Tender Offer
Murray VCT 3 PLC
12 January 2006
NOT FOR RELEASE, PUBLICATION OR DISTRIBUTION, IN WHOLE OR IN PART, IN OR INTO
AUSTRALIA, CANADA, JAPAN, OR THE UNITED STATES OF AMERICA. THIS ANNOUNCEMENT
DOES NOT CONSTITUTE OR FORM PART OF AN OFFER TO SELL, PURCHASE, EXCHANGE OR
SUBSCRIBE FOR ANY SECURITIES OR SOLICITATION OF SUCH AN OFFER IN THE UNITED
STATES OF AMERICA OR ANY OTHER JURISDICTION. THE SECURITIES REFERRED TO IN THIS
ANNOUNCEMENT HAVE NOT BEEN AND WILL NOT BE REGISTERED UNDER THE UNITED STATES
SECURITIES ACT OF 1933, AS AMENDED, AND WILL NOT BE OFFERED OR SOLD IN THE
UNITED STATES EXCEPT PURSUANT TO AN APPLICABLE EXEMPTION FROM REGISTRATION.
12 January 2006
Murray VCT 3 PLC (the 'Company')
Merger Up-Date and Tender Offer
Merger
The Directors are pleased to announce that the High Court has today sanctioned
the Scheme of Arrangement for the merger of the Company, Murray VCT PLC and
Murray VCT 2 PLC. Under the terms of the Merger, the VCT FAV, the VCT 2 FAV and
the VCT 3 FAV have been calculated as at the close of business on 9 January 2006
and are as follows:
VCT FAV 29.3611p
VCT 2 FAV 35.1025p
VCT 3 FAV 41.2527p
Accordingly, under the terms of the Merger and conditional upon the Merger
becoming effective:
(i) The number of New Shares each VCT Shareholder will receive will be
calculated by dividing the VCT FAV by the VCT3 FAV and multiplying the resultant
fraction by the number of VCT shares held at 6.00 p.m. on 12 January 2006. VCT
Shareholders will therefore receive, in aggregate, 18,171,364 New Shares; and
(ii) The number of New Shares each VCT2 Shareholder will receive will be
calculated by dividing the VCT2 FAV by the VCT3 FAV and multiplying the
resultant fraction by the number of VCT2 shares held at 6.00 p.m. on 12 January
2006. VCT 2 Shareholders will therefore receive, in aggregate, 27,975,839 New
Shares.
Where the total number of New Shares to be issued to a holder of VCT Shares or
VCT 2 Shares produces a fractional entitlement, the number of New Shares to be
issued to such person shall be rounded down to the nearest whole number of New
Shares.
The total number of New Shares to be listed on the Official List of the UKLA in
connection with the Merger is 46,147,203.

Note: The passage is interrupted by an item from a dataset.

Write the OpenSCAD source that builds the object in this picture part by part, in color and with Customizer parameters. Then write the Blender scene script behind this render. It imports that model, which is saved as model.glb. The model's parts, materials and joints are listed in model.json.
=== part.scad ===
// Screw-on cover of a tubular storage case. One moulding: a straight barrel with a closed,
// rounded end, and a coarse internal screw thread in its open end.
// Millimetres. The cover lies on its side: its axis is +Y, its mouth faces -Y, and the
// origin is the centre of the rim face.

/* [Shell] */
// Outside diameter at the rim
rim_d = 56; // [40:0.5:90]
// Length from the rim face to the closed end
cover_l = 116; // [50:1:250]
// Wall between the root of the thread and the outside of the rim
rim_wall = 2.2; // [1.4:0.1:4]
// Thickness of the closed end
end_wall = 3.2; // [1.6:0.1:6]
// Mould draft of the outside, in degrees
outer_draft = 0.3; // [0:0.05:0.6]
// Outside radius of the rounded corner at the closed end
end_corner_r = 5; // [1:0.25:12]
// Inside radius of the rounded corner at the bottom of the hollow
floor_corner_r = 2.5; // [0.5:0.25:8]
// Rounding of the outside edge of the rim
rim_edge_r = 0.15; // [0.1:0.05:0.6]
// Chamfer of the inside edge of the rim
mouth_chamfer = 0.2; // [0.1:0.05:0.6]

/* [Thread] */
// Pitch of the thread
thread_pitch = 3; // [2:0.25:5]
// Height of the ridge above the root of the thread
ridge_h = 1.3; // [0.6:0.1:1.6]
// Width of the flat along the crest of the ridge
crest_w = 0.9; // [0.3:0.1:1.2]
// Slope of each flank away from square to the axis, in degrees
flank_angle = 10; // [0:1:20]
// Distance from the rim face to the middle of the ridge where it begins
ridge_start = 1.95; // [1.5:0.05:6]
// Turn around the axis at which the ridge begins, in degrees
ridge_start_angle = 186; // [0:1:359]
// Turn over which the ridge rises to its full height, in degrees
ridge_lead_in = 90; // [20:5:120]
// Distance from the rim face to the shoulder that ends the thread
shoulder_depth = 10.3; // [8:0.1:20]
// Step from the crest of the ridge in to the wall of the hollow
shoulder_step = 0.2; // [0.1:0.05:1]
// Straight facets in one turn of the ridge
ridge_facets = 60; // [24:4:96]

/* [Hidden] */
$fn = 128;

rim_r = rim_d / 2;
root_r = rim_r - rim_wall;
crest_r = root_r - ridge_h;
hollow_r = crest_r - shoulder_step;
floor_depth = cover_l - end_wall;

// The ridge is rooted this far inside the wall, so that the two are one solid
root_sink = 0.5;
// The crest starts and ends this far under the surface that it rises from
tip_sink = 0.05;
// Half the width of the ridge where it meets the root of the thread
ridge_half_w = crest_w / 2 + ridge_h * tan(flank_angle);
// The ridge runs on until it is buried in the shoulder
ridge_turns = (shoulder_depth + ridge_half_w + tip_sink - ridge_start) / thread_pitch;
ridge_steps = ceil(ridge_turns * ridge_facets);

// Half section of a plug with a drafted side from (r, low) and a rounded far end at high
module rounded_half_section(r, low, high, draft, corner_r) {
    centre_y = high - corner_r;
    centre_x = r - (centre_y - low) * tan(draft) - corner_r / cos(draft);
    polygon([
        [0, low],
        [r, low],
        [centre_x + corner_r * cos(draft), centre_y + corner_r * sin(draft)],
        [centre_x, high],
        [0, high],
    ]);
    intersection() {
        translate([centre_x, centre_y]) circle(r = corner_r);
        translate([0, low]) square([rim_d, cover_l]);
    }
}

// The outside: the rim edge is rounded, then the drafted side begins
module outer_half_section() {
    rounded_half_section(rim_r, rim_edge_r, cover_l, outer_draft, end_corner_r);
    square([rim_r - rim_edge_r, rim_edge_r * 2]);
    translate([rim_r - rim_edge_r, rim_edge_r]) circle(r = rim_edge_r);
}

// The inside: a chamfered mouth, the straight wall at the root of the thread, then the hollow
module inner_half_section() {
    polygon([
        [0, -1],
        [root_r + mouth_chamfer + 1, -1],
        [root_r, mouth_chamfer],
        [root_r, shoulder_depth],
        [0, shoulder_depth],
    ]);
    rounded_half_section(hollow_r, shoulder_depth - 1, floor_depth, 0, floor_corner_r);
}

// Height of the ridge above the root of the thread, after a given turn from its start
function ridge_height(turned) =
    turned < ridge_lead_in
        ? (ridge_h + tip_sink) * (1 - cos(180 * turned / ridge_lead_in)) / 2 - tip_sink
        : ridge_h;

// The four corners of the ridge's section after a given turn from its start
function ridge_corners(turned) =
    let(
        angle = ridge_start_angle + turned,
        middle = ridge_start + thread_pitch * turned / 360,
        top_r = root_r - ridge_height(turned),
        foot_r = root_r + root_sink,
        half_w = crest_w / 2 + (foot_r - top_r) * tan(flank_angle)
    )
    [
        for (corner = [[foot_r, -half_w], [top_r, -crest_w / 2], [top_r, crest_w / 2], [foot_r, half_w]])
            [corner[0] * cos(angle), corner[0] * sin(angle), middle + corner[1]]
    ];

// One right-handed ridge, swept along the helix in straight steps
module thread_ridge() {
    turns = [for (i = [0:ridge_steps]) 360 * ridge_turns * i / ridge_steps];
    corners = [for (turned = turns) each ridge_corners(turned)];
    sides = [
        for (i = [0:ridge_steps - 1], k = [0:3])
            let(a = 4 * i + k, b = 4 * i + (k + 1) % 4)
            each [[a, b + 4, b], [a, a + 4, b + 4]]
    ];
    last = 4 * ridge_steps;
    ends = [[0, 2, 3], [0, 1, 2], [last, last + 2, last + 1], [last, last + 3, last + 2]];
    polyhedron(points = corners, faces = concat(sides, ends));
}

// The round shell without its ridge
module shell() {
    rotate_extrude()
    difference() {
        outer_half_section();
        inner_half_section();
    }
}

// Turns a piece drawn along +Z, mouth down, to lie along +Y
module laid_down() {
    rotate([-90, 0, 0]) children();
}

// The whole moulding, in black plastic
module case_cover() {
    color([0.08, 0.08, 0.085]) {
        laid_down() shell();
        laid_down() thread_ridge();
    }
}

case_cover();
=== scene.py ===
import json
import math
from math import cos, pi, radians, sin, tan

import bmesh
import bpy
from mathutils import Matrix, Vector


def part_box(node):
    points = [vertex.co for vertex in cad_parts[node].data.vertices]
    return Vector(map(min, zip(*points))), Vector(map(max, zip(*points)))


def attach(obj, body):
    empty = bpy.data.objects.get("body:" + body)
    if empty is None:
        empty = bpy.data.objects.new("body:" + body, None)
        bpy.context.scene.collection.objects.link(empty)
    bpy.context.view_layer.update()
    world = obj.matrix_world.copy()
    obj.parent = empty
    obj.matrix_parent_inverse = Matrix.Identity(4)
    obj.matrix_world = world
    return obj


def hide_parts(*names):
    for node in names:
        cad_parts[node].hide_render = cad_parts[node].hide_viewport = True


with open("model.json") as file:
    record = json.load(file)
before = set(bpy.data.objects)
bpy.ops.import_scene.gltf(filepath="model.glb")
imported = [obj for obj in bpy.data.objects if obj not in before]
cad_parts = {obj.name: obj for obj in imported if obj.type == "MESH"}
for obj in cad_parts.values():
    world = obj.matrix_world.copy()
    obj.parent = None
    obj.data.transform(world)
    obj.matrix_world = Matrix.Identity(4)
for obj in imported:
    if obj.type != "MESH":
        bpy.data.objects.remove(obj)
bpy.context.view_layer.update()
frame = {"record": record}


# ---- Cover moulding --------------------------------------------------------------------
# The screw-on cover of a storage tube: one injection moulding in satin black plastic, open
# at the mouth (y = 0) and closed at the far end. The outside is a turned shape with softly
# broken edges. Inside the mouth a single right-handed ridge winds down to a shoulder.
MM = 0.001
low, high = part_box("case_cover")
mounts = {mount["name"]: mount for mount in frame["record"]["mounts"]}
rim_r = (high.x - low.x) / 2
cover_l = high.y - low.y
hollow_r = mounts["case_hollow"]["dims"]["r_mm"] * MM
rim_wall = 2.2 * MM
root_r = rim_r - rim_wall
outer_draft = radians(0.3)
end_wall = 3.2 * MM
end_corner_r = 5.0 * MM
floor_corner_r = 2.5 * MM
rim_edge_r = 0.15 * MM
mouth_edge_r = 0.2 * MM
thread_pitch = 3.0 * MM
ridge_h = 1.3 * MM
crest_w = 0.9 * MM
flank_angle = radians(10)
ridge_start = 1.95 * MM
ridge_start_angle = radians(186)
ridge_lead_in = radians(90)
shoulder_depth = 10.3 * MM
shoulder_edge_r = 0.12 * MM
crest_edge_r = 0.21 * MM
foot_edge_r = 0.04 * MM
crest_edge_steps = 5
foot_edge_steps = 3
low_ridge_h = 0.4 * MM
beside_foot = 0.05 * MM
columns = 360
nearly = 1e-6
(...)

The Merger remains conditional on, inter alia, Admission, which is expected to
become effective on 13 January 2006. A further announcement will be made
tomorrow.
Tender Offer
For the purposes of the Tender Offer, the Tender Price per Share is 41.2527p.

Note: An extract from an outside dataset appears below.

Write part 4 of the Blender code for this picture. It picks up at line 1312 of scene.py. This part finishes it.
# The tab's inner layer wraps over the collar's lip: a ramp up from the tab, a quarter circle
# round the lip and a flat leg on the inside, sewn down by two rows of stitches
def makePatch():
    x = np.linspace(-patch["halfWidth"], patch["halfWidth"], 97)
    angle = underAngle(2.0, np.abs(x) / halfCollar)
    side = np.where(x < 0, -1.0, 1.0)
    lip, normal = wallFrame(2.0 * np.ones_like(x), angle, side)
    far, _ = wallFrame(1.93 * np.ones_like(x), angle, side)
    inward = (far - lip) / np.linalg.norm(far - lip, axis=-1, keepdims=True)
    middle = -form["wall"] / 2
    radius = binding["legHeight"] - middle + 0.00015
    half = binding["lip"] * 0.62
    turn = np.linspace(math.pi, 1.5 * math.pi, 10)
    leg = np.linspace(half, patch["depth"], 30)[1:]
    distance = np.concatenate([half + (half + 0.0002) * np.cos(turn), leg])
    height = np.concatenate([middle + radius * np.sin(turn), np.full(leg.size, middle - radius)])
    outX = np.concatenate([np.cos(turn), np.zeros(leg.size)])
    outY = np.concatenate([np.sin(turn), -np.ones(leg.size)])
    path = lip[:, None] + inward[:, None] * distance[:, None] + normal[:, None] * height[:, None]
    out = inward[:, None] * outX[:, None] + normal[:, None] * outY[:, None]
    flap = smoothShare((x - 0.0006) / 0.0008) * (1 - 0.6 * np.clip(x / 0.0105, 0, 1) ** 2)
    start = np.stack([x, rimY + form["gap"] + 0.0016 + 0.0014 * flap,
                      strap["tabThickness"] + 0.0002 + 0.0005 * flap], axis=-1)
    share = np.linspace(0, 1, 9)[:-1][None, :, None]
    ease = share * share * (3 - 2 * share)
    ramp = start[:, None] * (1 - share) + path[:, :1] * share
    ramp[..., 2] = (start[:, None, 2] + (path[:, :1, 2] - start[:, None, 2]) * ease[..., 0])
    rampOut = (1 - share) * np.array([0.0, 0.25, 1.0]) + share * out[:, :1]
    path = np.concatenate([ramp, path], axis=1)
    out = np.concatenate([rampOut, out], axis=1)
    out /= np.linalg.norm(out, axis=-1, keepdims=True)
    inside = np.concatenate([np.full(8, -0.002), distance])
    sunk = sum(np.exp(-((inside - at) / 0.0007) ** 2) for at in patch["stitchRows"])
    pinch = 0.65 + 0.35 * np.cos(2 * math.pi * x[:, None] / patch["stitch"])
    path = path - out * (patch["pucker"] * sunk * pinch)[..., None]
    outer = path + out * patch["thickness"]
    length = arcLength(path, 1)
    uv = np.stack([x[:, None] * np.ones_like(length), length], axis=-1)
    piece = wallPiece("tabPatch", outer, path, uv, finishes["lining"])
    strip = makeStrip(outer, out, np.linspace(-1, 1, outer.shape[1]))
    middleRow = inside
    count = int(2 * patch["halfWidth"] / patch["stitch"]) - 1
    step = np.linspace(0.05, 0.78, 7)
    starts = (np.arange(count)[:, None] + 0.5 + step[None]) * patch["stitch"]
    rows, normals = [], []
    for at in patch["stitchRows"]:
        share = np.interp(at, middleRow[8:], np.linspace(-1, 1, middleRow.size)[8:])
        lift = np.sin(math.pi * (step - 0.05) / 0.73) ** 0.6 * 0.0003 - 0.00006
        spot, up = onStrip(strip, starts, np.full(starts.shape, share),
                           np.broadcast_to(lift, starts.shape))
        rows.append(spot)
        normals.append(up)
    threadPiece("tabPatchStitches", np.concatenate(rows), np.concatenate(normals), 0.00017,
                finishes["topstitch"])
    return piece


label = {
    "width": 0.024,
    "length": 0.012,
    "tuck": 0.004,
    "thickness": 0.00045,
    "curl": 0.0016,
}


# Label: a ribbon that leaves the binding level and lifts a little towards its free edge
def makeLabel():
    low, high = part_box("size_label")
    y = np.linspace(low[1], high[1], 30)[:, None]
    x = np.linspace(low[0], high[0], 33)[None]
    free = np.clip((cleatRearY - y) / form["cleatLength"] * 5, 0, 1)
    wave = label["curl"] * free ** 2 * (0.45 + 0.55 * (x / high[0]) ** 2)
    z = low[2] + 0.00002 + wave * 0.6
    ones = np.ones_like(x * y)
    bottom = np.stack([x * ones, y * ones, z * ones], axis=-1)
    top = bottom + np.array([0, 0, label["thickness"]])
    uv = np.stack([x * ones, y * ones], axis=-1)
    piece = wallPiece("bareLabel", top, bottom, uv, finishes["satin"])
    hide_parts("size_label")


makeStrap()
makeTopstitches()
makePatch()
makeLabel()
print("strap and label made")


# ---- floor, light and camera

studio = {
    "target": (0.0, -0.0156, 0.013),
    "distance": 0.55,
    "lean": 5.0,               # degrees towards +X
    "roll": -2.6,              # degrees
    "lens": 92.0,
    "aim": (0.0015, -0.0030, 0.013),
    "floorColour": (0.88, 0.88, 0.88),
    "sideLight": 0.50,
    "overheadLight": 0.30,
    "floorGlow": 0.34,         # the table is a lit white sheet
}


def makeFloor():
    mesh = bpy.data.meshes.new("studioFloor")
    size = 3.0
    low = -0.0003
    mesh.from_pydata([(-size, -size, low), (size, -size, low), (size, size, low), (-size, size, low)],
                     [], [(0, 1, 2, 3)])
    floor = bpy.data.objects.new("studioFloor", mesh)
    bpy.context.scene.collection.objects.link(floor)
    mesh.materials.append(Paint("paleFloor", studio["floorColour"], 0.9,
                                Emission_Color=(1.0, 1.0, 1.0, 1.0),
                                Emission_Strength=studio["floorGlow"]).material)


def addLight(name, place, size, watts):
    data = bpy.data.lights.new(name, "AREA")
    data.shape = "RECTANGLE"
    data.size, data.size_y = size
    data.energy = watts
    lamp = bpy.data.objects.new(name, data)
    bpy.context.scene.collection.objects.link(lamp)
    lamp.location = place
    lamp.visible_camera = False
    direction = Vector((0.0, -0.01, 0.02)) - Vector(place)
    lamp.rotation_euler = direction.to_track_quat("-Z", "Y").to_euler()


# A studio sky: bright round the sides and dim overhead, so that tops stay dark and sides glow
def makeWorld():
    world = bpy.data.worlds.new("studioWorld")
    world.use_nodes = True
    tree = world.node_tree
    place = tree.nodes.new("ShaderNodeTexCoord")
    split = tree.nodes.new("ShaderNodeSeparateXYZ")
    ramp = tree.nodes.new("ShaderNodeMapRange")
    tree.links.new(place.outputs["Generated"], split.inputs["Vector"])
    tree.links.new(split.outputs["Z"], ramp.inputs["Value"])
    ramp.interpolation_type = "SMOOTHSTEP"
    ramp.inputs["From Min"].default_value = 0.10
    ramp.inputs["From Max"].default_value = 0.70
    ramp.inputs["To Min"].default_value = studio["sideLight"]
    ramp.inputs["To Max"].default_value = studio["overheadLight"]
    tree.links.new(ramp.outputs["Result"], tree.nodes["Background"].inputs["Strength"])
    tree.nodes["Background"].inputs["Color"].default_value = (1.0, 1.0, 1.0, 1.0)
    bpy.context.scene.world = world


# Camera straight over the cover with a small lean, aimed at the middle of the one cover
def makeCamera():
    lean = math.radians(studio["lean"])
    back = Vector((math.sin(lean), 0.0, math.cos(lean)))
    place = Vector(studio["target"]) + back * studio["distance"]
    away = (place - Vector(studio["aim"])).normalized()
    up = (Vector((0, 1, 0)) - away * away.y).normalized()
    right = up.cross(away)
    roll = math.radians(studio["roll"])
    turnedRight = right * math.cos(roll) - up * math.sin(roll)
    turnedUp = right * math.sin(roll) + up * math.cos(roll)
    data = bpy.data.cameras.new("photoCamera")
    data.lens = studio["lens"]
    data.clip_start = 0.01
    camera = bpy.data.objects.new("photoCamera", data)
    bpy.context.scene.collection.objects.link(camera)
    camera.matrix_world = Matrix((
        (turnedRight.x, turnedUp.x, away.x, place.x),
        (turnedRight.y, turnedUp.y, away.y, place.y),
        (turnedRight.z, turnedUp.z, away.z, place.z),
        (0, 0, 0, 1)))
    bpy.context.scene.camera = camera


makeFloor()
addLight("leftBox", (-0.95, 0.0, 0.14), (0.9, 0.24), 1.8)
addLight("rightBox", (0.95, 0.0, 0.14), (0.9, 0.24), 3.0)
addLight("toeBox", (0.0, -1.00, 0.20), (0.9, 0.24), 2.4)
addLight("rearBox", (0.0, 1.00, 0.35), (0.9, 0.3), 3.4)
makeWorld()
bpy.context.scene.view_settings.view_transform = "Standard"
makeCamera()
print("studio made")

3,702,781 Shares have today been purchased by the Company in connection with the
Tender Offer and are being held in treasury. Following the purchase of the
3,702,781 Shares, the total number of treasury shares held by the Company will
be 3,702,781. The issued share capital of the Company less the total number of
Shares held in treasury will be 36,249,889 Shares and, following admission of
the New Shares, will be 82,397,092 Shares.
The definitions set out on pages 6 to 9 of the Company's Circular dated 18
November 2005 shall, unless the context otherwise requires, bear the same
meanings in this announcement.
Enquiries
Patrick Reeve 020 7422 7830
Emil Gigov 020 7422 7830
Close Venture Management Limited
Todd Nugent 0131 226 7011
Noble Grossart Limited, financial advisers to the Company
John West 020 7920 3150
Clemmie Carr
Tavistock Communications
The directors of the Company accept responsibility for the information relating
to the Company and its directors in this document. To the best of the knowledge
and belief of such directors (who have taken all reasonable care to ensure that
such is the case), the information relating to the Company and its directors
contained in this document, for which they are solely responsible, is in
accordance with the facts and does not omit anything likely to affect the import
of such information.
Noble Grossart Limited is acting exclusively for the Company and for no one else
in connection with the Merger and will not be responsible to anyone other than
the Company for providing the protections afforded to clients of Noble Grossart
Limited nor for providing advice in relation to the Merger.